DATA ENTRIES
★ ★ ★ ★ ★
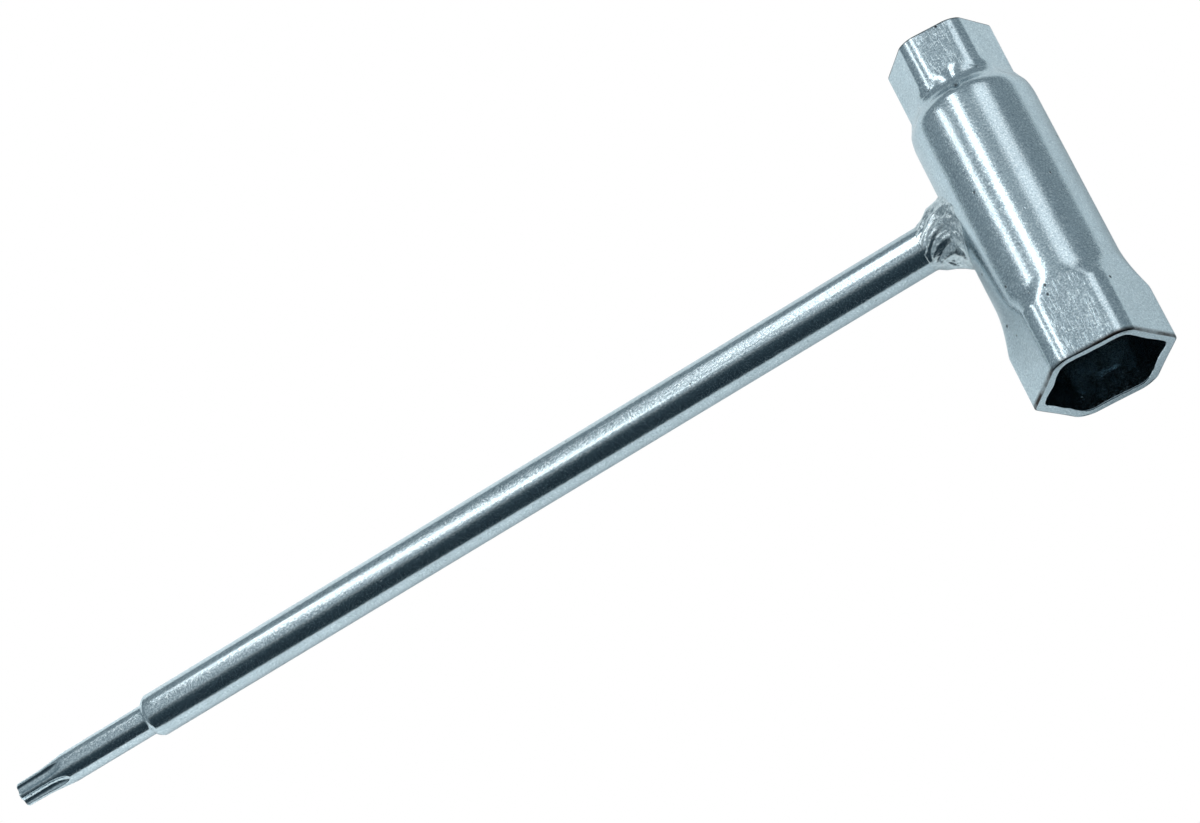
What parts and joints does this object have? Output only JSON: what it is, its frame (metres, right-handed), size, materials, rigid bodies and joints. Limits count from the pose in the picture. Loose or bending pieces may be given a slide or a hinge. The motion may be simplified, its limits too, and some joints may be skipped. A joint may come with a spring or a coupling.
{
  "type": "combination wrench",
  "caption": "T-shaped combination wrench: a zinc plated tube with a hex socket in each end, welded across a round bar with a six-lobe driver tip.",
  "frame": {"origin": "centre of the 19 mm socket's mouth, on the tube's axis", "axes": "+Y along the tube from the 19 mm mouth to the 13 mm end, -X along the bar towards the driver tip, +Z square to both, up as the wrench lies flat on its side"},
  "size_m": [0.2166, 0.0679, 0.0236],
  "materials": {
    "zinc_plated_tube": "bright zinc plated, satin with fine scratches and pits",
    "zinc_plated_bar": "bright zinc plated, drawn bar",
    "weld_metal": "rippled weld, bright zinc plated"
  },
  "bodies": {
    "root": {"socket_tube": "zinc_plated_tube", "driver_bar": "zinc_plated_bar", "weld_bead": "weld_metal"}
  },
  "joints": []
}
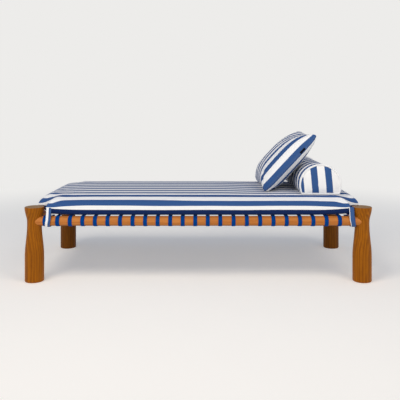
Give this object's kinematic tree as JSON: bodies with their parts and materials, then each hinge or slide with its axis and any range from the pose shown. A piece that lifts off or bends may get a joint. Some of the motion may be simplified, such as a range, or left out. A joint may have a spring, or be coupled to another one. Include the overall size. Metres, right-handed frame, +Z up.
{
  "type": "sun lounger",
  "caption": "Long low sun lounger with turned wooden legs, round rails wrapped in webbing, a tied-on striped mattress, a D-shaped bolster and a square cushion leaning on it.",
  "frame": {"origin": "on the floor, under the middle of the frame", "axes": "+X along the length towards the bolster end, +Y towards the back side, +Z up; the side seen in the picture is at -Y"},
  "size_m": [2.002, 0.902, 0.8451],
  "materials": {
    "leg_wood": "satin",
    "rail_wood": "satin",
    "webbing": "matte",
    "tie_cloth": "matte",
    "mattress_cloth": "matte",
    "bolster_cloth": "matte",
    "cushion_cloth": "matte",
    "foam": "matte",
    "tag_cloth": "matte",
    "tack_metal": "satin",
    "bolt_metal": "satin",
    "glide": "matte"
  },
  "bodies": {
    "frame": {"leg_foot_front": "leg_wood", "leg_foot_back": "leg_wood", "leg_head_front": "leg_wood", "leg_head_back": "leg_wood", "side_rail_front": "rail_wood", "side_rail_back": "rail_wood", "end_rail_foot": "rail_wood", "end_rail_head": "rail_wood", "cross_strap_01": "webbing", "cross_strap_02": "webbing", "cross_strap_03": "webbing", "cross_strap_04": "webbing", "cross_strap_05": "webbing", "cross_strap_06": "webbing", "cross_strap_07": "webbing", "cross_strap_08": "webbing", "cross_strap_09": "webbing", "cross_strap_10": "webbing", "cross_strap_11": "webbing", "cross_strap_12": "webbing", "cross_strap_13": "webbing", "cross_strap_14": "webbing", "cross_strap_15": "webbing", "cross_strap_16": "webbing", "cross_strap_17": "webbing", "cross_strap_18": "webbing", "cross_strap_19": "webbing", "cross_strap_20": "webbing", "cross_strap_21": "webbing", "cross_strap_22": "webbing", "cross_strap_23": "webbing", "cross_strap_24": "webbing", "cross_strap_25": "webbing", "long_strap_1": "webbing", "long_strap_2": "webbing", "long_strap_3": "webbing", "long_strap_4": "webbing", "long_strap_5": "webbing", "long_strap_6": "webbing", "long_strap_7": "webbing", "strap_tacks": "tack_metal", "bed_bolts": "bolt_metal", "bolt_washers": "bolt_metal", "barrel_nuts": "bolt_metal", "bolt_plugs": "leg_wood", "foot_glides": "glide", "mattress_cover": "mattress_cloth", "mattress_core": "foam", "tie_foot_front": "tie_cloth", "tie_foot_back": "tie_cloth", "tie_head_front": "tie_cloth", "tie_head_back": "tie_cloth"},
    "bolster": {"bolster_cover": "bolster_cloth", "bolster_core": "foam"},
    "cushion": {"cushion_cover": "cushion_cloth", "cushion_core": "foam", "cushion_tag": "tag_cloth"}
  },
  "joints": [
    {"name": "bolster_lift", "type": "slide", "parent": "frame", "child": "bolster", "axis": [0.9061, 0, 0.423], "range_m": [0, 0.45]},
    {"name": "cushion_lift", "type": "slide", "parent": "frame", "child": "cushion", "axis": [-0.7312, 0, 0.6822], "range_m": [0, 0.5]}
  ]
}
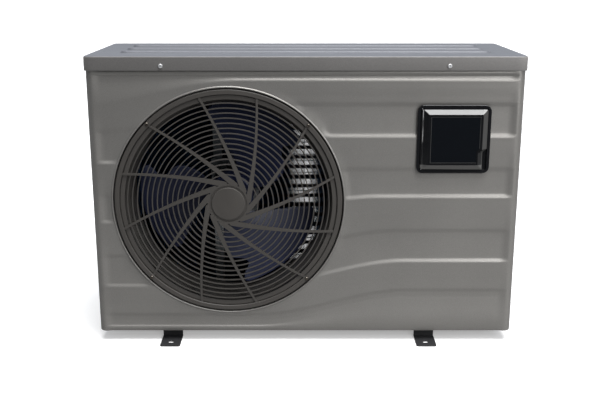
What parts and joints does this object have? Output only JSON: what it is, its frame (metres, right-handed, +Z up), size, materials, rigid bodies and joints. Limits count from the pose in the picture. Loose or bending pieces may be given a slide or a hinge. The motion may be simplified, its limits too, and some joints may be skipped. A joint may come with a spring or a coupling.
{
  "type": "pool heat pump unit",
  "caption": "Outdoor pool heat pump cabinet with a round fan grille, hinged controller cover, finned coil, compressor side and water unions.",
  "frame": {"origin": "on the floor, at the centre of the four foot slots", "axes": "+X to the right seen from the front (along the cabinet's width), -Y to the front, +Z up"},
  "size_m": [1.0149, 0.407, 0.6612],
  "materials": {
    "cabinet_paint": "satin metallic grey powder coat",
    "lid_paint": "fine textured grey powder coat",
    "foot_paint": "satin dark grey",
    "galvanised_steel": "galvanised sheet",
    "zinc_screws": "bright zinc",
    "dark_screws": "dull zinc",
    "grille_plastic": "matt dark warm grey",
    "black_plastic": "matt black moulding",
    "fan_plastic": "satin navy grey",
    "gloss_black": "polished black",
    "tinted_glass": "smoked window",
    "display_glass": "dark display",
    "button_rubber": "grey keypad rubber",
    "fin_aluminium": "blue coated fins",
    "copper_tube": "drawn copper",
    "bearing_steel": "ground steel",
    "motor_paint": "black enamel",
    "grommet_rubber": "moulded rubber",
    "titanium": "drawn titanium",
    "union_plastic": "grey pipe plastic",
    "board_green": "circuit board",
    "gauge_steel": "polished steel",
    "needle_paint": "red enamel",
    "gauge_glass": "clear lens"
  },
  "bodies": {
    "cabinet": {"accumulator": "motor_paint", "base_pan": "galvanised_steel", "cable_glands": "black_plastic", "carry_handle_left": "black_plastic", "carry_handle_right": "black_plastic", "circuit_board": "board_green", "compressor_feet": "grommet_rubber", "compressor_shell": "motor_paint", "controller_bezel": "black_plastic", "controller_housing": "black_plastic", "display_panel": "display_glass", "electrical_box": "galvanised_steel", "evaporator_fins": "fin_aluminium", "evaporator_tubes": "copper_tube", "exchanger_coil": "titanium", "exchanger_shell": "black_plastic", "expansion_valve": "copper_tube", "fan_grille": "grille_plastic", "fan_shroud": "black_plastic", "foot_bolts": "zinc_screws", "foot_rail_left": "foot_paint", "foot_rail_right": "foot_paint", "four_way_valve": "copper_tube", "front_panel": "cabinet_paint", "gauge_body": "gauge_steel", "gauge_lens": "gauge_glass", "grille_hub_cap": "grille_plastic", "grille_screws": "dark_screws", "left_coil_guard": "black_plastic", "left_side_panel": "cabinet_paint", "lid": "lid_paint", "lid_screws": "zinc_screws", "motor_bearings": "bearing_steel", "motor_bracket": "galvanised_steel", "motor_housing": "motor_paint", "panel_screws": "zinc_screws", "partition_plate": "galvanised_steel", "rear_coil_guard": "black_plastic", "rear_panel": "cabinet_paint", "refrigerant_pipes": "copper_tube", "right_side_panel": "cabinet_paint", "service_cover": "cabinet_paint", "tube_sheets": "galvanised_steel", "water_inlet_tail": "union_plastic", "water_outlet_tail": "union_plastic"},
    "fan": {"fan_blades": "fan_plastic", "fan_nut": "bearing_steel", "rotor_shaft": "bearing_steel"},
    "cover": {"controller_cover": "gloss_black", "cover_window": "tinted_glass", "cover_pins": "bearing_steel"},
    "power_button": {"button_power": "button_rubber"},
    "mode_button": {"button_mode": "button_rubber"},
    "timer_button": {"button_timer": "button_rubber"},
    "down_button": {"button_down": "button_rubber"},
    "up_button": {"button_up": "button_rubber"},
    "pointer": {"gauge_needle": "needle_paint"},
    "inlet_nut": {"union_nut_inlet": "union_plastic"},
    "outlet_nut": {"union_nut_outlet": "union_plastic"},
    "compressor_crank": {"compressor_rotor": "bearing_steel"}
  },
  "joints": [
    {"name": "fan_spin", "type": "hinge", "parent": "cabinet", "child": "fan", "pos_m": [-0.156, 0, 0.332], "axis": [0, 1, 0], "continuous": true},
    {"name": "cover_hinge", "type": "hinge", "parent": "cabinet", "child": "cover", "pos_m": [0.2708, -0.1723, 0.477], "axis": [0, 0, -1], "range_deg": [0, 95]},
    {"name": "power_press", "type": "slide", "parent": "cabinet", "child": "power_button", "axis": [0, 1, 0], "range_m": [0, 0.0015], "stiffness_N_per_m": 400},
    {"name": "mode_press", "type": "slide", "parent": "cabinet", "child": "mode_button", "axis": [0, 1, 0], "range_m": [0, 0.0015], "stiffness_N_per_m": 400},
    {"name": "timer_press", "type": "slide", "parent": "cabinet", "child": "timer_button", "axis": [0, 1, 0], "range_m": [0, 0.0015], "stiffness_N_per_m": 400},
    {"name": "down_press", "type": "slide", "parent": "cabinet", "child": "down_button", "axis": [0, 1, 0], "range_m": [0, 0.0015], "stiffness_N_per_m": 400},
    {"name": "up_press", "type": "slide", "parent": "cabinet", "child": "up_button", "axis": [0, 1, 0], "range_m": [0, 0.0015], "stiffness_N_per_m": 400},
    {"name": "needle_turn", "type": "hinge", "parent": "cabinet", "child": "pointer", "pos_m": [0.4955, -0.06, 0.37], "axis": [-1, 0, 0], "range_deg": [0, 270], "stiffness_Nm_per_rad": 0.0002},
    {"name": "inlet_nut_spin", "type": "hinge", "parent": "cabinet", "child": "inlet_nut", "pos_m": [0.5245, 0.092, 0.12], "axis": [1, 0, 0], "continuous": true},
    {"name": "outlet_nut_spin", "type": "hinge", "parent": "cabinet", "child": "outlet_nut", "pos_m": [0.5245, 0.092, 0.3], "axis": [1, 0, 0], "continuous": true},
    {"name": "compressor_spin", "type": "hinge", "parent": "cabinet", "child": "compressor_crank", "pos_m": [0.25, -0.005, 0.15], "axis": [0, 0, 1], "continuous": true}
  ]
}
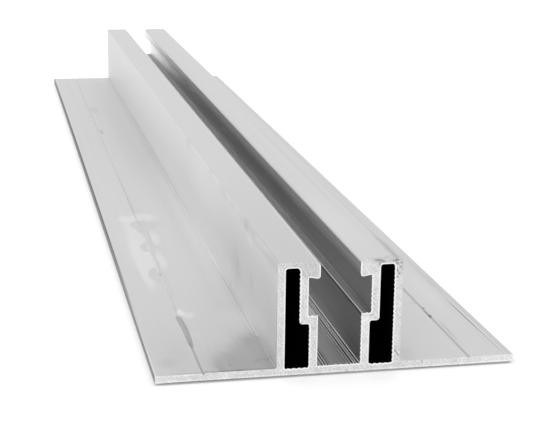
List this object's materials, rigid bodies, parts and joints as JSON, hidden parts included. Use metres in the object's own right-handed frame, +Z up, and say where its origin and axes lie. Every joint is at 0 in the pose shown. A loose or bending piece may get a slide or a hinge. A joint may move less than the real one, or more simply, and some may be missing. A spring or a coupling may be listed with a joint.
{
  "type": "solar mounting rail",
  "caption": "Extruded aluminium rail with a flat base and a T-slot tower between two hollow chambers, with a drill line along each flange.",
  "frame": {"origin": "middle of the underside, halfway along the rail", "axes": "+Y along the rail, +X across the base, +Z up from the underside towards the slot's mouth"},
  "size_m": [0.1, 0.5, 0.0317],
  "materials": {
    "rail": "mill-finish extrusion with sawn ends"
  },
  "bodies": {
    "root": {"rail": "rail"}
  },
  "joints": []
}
★ ★ ★ ★ ★
Search the data above for the string "picture" and copy each line that has it.

What parts and joints does this object have? Output only JSON: what it is, its frame (metres, right-handed), size, materials, rigid bodies and joints. Limits count from the pose in the picture. Loose or bending pieces may be given a slide or a hinge. The motion may be simplified, its limits too, and some joints may be skipped. A joint may come with a spring or a coupling.
  "frame": {"origin": "on the floor, under the middle of the frame", "axes": "+X along the length towards the bolster end, +Y towards the back side, +Z up; the side seen in the picture is at -Y"},
What parts and joints does this object have? Output only JSON: what it is, its frame (metres, right-handed, +Z up), size, materials, rigid bodies and joints. Limits count from the pose in the picture. Loose or bending pieces may be given a slide or a hinge. The motion may be simplified, its limits too, and some joints may be skipped. A joint may come with a spring or a coupling.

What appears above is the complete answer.